La quasi-mise au ban des compagnies pétro-gazières à laquelle on assiste depuis 2021 est improductive, car les coercitions de tous ordres – médiatiques, judiciaires, actionnariales – qu’elle entraîne provoqueront un sous-investissement en exploration-production de leur part. Au bout du compte, elle se traduira fort probablement par des flambées régulières de prix du pétrole au détriment de tous, sauf des États exportateurs qui retrouveront leur pouvoir de marché… et des moyens de pression géopolitiques. C’est loin d’être une bonne nouvelle pour la sécurité énergétique mondiale dont pourtant l’AIE est supposée être la vigie depuis sa création en 1974, et pour la santé de toutes les économies importatrices de pétrole.

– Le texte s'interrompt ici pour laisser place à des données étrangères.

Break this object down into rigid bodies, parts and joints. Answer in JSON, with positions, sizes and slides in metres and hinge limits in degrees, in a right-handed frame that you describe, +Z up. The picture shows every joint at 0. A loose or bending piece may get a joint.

Face à la référence aveugle et sans recul aux exercices de prospective normative de l’AIE, Vaclav Smil suggère que « nous devrions plutôt consacrer nos efforts à tracer un avenir réaliste qui tienne compte de nos capacités techniques, de nos approvisionnements en matériaux, de nos possibilités économiques et de nos besoins sociaux, puis concevoir des moyens pratiques pour y parvenir. Nous pouvons toujours nous efforcer de les dépasser, ce qui est un bien meilleur objectif que de nous exposer à des échecs répétés en nous accrochant à des objectifs irréalistes et à des visions impraticables. » Dans le domaine des hydrocarbures en l’occurrence, il faut d’abord avancer sur la réduction de la demande mondiale de pétrole et de gaz qui ne peut se faire qu’avec patience, avant de vouloir faire sortir les acteurs pétro-gaziers de leur métier de producteur. La myopie qui conduit à vouloir détruire l’ancienne économie, celle des fossiles, avant que soit construite la nouvelle, conduit à un non-sens qui risque de s’avérer très coûteux.